If your app is not stateless or must respond to requests or events delivered using protocols other than HTTP or HTTPS, then Cloud Run will not be suitable.
If you need access to VPC resources or need to deploy your containers to custom machine types, consider Cloud Run on GKE.
Cloud Run doesn’t restrict the way you code
Many serverless platforms add constraints around support for languages and libraries or even restrict the way you code. Cloud Run enables you to write code your way by allowing you to easily deploy any stateless containers that listen for requests or events delivered by HTTP. Containers offer flexibility and portability of workloads.
With Cloud Run you can build your apps in any language by using whatever frameworks and tools you wish.
Cloud Run allows you to focus on writing code
It enables you to run request or event-driven stateless workloads without having to worry about servers. It abstracts away all infrastructure management, such as provisioning, configuring and managing servers so you can focus on writing code. It automatically scales up and down from zero almost instantaneously depending on traffic. So you never have to worry about scale configuration.
With Cloud Run you can choose to deploy your stateless container with a consistent developer experience to a fully managed environment or to your own GKE cluster. This common experience is enabled by Knative an open API and runtime environment built on Kubernetes that gives you freedom to move your workloads across different environments and platforms.
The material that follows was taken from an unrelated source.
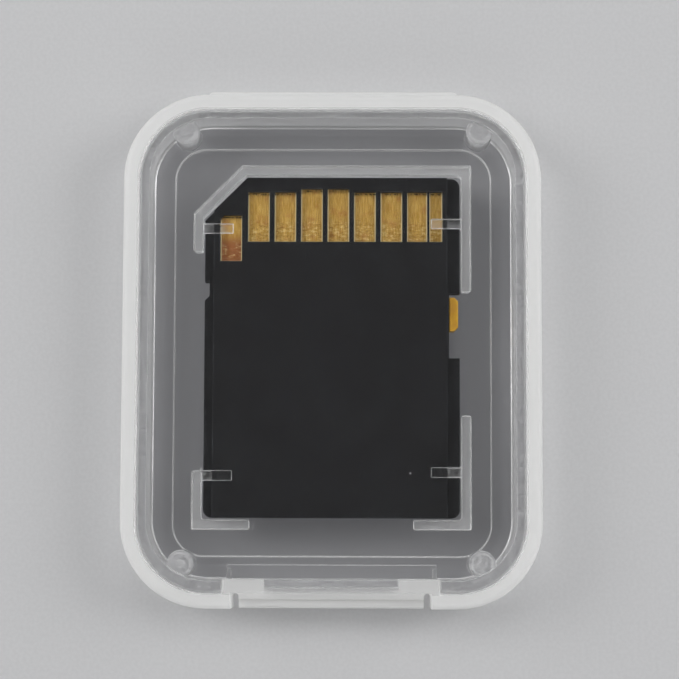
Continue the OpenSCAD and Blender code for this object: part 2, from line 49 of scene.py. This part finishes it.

Deploy automatically scaled containerized applications with a single command
Once you have deployed your app, Cloud Run horizontally scales your container image automatically in order to handle a received requests, then scales down when demand decreases. You only have to pay for the CPU memory and networking consumed during request handling.
Compute Engine
Run your app on high-performance, scalable VMs with Compute Engine
Compute Engine gives you the greatest amount of control over your infrastructure compared to the other execution environments. It supports predefined machine types. You can also create custom machine types to create VMs with the optimal amount of CPU and memory for your workloads. Compute Engine supports persistent disks and SSDs. You can also launch preemtible VMs for large compute and batch jobs. You can run your choice of OS. You can also use a shared image from the GCP community or bring your own OS.
Use Compute Engine for full control of infrastructure
Use CE for full control of your infrastructure. CE enables you to create highly customized VMs for specialized apps that have unique compute or OS requirements. You can install and patch software running on the VMs. You can create managed instance groups based on an instance template. You can configure global load balancing and auto scaling of the managed instance groups. You can configure global load balancing and auto scaling of the managed instance groups.
CE can perform health checks and replace unhealthy instances in an instance group. It auto scales based on the traffic volume in specific regions.
Use Compute Engine for maximum flexibility
CE offers you the most flexibility to configure your resources for the specific type of app that you need to run. You can run any third-party license software on CE. You can attach GPUs to CE using VMs to speed up ML and data processing workloads. You can use CE for apps that require network protocols other than HTTP or HTTPS.
Use Compute Engine for lift-and-shift migration
CE is ideal for lift and shift. You can move VMs from your on-premises data center or another cloud provider to GCP without changing your app
Consider startup time
Consider startup time when you use CE instances. A VM can take up to 60 seconds to spin up and become available. You can however launch hundreds of VMs within a few minutes. To ensure that VM instances launch quickly, profile your startup scripts to identify and correct steps that take a longer time to complete.
If you’re downloading and installing a lot of software, consider creating a custom image with all the software pre-installed. Plan ahead for burst of traffic by setting appropiate target usage levels in your auto scaling policy.